Verses 22–24 — The Removal of Excuse. These two verses are structurally parallel: v. 22 concerns words (Jesus' teaching), v. 24 concerns works (His miracles), and both arrive at the same verdict — the onlookers are now without excuse (prophasis). This is a juridical term in Hellenistic Greek: a legal pretext or defense. Jesus is prosecuting a case. Before the Incarnation, one might plead insufficient revelation; after witnessing both the unprecedented teaching and the unprecedented miracles of the Son of God, the rejection becomes deliberate. The "works which no one else did" (erga ha oudeis allos epoiēsen) echo John's broader signs theology: the miracles are not mere wonders but revelatory acts that demand a response. Hatred in the face of such revelation is not theological error but moral sin. Crucially, v. 23 ("He who hates me hates my Father also") clarifies that anti-Christian hatred is never merely sociological or political — it carries an ultimate theological object. This verse became pivotal in patristic debates about the unity of the divine will between Father and Son.

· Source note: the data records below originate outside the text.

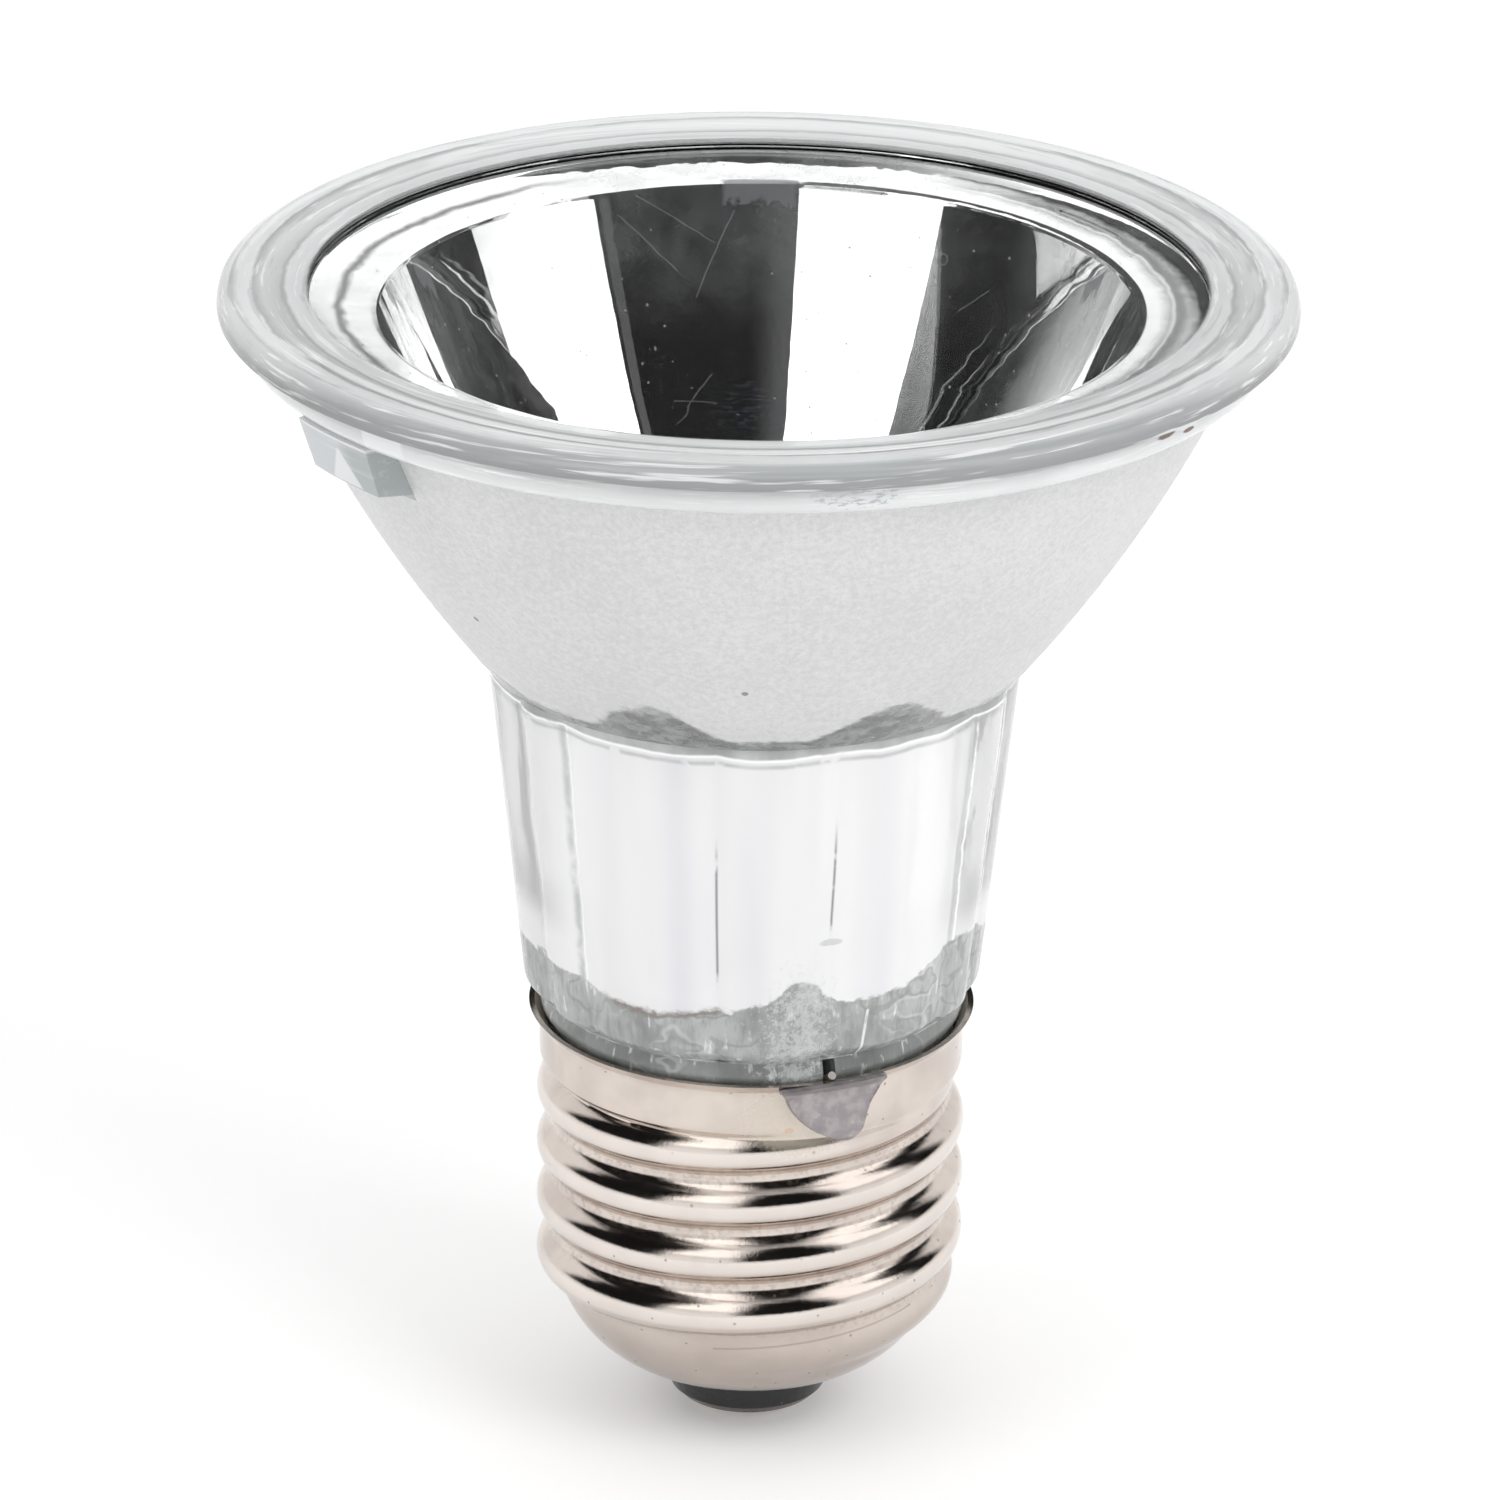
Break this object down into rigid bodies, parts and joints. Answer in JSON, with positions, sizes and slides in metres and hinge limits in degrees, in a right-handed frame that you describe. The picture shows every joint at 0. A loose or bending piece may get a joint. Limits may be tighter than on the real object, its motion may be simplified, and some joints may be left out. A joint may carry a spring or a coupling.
{
  "type": "reflector heat lamp bulb",
  "caption": "Reflector heat bulb with a clear flat lens, a frosted pressed-glass bowl on a lobed neck and a metal screw cap, for warming a reptile enclosure.",
  "frame": {"origin": "lowest point of the centre contact, on the lamp's axis", "axes": "+Z along the lamp's axis from the centre contact to the lens, -Y the side with the soldered lead, +X to its right"},
  "size_m": [0.0646, 0.0646, 0.0739],
  "materials": {
    "lens_glass": "clear pressed borosilicate glass, polished, with small edge chips",
    "reflector_glass": "fine frosted glass outside, aluminised mirror inside, uncoated clear band at the neck's foot",
    "quartz": "clear fused quartz",
    "tungsten": "grey drawn tungsten",
    "foil_metal": "matt rolled molybdenum foil",
    "pin_metal": "drawn molybdenum rod",
    "clip_steel": "stamped stainless spring steel",
    "ferrule_metal": "plated steel tube",
    "cap_metal": "rolled brass with satin nickel plating, warm grey",
    "black_glass": "black glass, glossy with fine pits",
    "eyelet_metal": "stamped brass, nickel plated",
    "solder": "dull grey soft solder",
    "cement": "matt cream lamp cement",
    "lead_wire": "drawn nickel wire"
  },
  "bodies": {
    "root": {"front_lens": "lens_glass", "reflector_body": "reflector_glass", "capsule_envelope": "quartz", "filament_coil": "tungsten", "filament_lead_left": "tungsten", "filament_lead_right": "tungsten", "foil_left": "foil_metal", "foil_right": "foil_metal", "capsule_pin_left": "pin_metal", "capsule_pin_right": "pin_metal", "capsule_clip": "clip_steel", "ferrule_left": "ferrule_metal", "ferrule_right": "ferrule_metal", "screw_shell": "cap_metal", "base_insulator": "black_glass", "contact_eyelet": "eyelet_metal", "contact_solder": "solder", "side_solder": "solder", "base_cement": "cement", "side_lead_wire": "lead_wire", "centre_lead_wire": "lead_wire"}
  },
  "joints": []
}
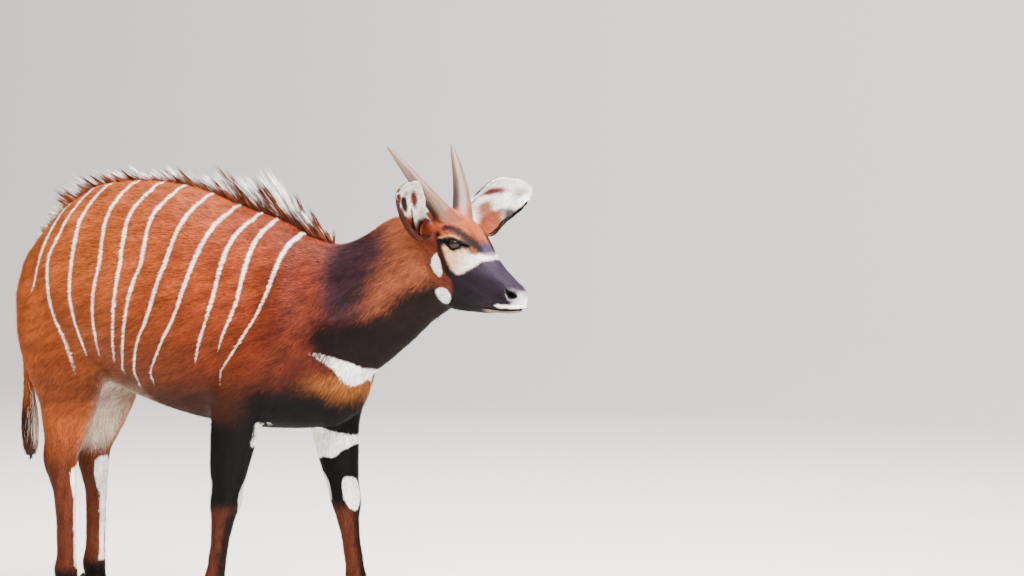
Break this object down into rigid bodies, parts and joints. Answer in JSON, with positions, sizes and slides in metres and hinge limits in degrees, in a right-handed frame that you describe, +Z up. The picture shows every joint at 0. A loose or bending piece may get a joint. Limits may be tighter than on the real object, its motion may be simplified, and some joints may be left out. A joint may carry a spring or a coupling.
{
  "type": "bongo antelope",
  "caption": "Life-size still model of a young mountain bongo standing with its head turned: striped chestnut coat, short-horned forest antelope, crested back.",
  "frame": {"origin": "on the floor under the middle of the animal's box", "axes": "+X forward along the body, +Y to the animal's left, +Z up"},
  "size_m": [1.502, 0.5904, 1.2833],
  "materials": {
    "coat": "short close glossy fur, chestnut with thin white stripes, dark neck and forelegs, white patches on face, breast and legs",
    "mane": "stiff standing hair, dark at the roots and whitish at the tips",
    "ear": "thin furred ear, rust and dark outside, white bands and a dark bare hollow inside",
    "horn": "smooth grey-brown horn with a pale keel and tip",
    "hoof": "dull dark horn",
    "eye": "wet dark brown eye with a level pupil",
    "nose": "bare damp dark skin of the nose, lips and eyelids"
  },
  "bodies": {
    "root": {"dewclaw_fore_left_inner": "hoof", "dewclaw_fore_left_outer": "hoof", "dewclaw_fore_right_inner": "hoof", "dewclaw_fore_right_outer": "hoof", "dewclaw_hind_left_inner": "hoof", "dewclaw_hind_left_outer": "hoof", "dewclaw_hind_right_inner": "hoof", "dewclaw_hind_right_outer": "hoof", "ear_left": "ear", "ear_right": "ear", "eye_left": "eye", "eye_right": "eye", "fore_cannon_left": "coat", "fore_cannon_right": "coat", "forearm_left": "coat", "forearm_right": "coat", "head": "coat", "hind_cannon_left": "coat", "hind_cannon_right": "coat", "hoof_fore_left": "hoof", "hoof_fore_right": "hoof", "hoof_hind_left": "hoof", "hoof_hind_right": "hoof", "horn_left": "horn", "horn_right": "horn", "mane": "mane", "neck": "coat", "tail": "coat", "thigh_left": "coat", "thigh_right": "coat", "trunk": "coat"}
  },
  "joints": []
}
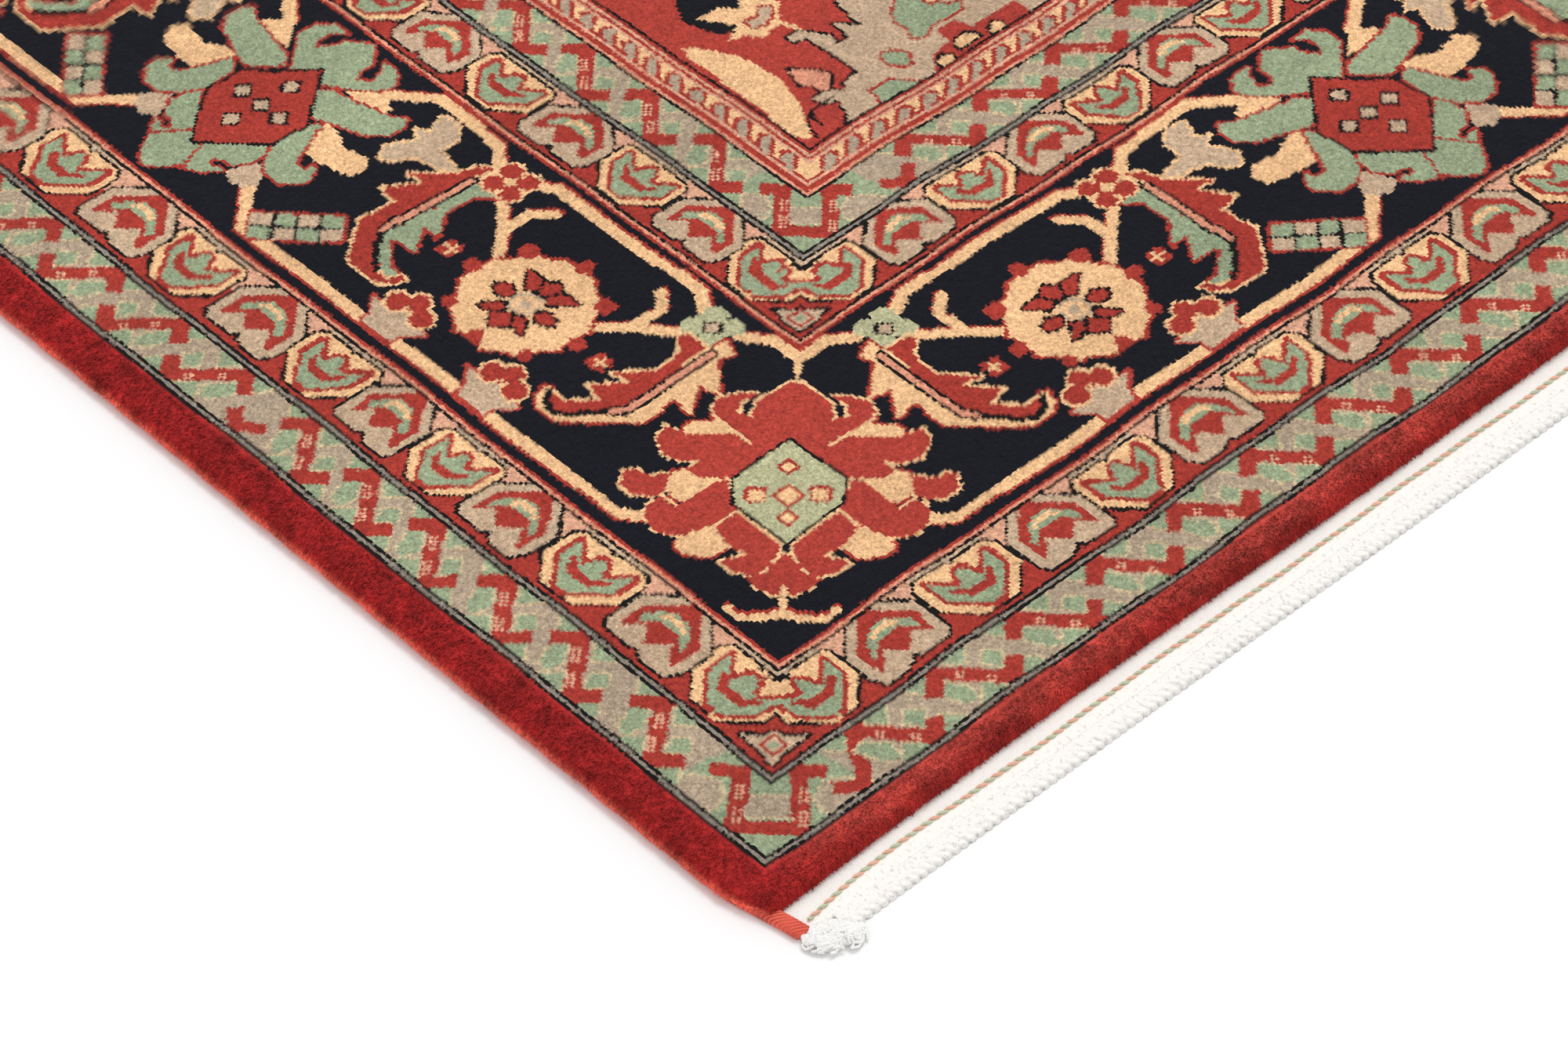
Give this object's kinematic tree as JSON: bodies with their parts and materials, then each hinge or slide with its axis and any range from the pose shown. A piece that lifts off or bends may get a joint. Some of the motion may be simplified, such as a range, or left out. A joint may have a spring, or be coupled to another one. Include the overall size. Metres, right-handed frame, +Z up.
{
  "type": "area rug",
  "caption": "Hand-knotted wool area rug with a red field, navy main border and patterned guard bands, overcast long sides and flat-woven cotton ends with braided edges.",
  "frame": {"origin": "middle of the underside, on the surface that the rug lies on", "axes": "+Z up through the pile, +Y along the length, +X across the width"},
  "size_m": [2.623, 3.7668, 0.012],
  "materials": {
    "wool_pile": "cut wool pile in madder red, navy, mint, taupe, cream and salmon",
    "wool_overcast": "red wool yarn wrapped closely round the edge cord",
    "cotton_weave": "undyed cotton, plain weave",
    "cotton_cord": "undyed cotton yarn, braided and knotted",
    "thread_salmon": "dyed cotton thread, salmon",
    "thread_green": "dyed cotton thread, pale green"
  },
  "bodies": {
    "root": {"corner_tassel_far_left": "cotton_cord", "corner_tassel_far_right": "cotton_cord", "corner_tassel_near_left": "cotton_cord", "corner_tassel_near_right": "cotton_cord", "end_braid_far": "cotton_cord", "end_braid_near": "cotton_cord", "foundation_web": "cotton_weave", "kilim_end_far": "cotton_weave", "kilim_end_near": "cotton_weave", "pile_comb_band_far": "wool_pile", "pile_comb_band_left": "wool_pile", "pile_comb_band_near": "wool_pile", "pile_comb_band_right": "wool_pile", "pile_field": "wool_pile", "pile_inner_guard_far": "wool_pile", "pile_inner_guard_left": "wool_pile", "pile_inner_guard_near": "wool_pile", "pile_inner_guard_right": "wool_pile", "pile_inner_latch_far": "wool_pile", "pile_inner_latch_left": "wool_pile", "pile_inner_latch_near": "wool_pile", "pile_inner_latch_right": "wool_pile", "pile_main_border_far": "wool_pile", "pile_main_border_left": "wool_pile", "pile_main_border_near": "wool_pile", "pile_main_border_right": "wool_pile", "pile_outer_band_far": "wool_pile", "pile_outer_band_left": "wool_pile", "pile_outer_band_near": "wool_pile", "pile_outer_band_right": "wool_pile", "pile_outer_guard_far": "wool_pile", "pile_outer_guard_left": "wool_pile", "pile_outer_guard_near": "wool_pile", "pile_outer_guard_right": "wool_pile", "pile_outer_latch_far": "wool_pile", "pile_outer_latch_left": "wool_pile", "pile_outer_latch_near": "wool_pile", "pile_outer_latch_right": "wool_pile", "selvedge_core_left": "cotton_cord", "selvedge_core_right": "cotton_cord", "selvedge_overcast_left": "wool_overcast", "selvedge_overcast_right": "wool_overcast", "twining_thread_green_far": "thread_green", "twining_thread_green_near": "thread_green", "twining_thread_salmon_far": "thread_salmon", "twining_thread_salmon_near": "thread_salmon"}
  },
  "joints": []
}
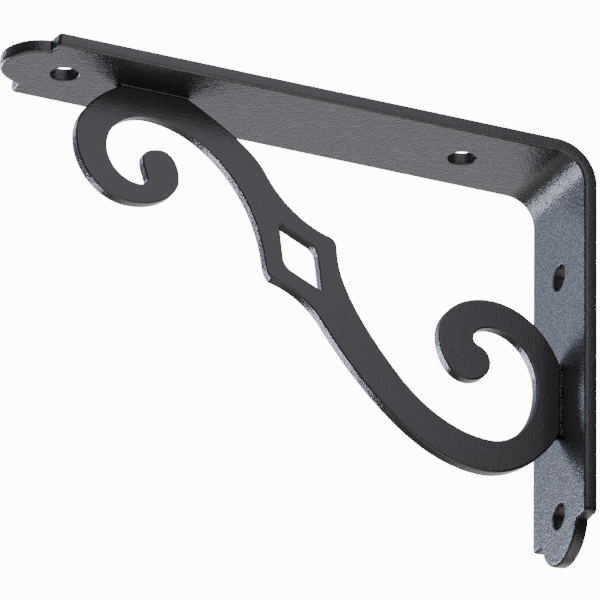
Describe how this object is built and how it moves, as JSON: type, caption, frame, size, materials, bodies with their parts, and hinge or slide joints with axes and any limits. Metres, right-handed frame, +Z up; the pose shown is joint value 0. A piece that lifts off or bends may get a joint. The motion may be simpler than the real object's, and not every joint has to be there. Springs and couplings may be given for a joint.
{
  "type": "shelf bracket",
  "caption": "Right-angle shelf bracket of bent flat bar with rounded tongue ends, braced by a flat S-scroll with a pierced diamond; screwed to a wall and under a shelf.",
  "frame": {"origin": "on the leg's back face, which goes against the wall, on the centre line midway between the leg's two screw holes", "axes": "+X into the wall, so the arm runs out along -X; +Z up, towards the shelf; +Y across the bar"},
  "size_m": [0.15, 0.0292, 0.105],
  "materials": {
    "black_powder_coat": "black powder coat with a fine grain, semi-matt"
  },
  "bodies": {
    "root": {"strap": "black_powder_coat", "scroll": "black_powder_coat"}
  },
  "joints": []
}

Verse 25 — "They hated me without a cause." The citation conflates Psalm 35:19 and 69:4 (LXX 34:19 and 68:4), both of which use the Hebrew ḥinnām (without cause, gratuitously). Jesus calls the Psalms "their law" — a pointed irony, since the opponents are being convicted by the very Scriptures they claim to revere. The citation signals that this pattern — the righteous sufferer hated without deserving it — is not an accident of history but a divinely anticipated pattern now finding its supreme fulfillment. In the typological sense, the suffering psalmist (David) foreshadows the Suffering Servant and ultimately Christ Himself. The phrase "so that the word may be fulfilled" (hina plērōthē) does not imply that hatred was caused by prophecy, but that Scripture bore witness in advance to a pattern that has always characterized the enmity between those who belong to God and those who resist Him.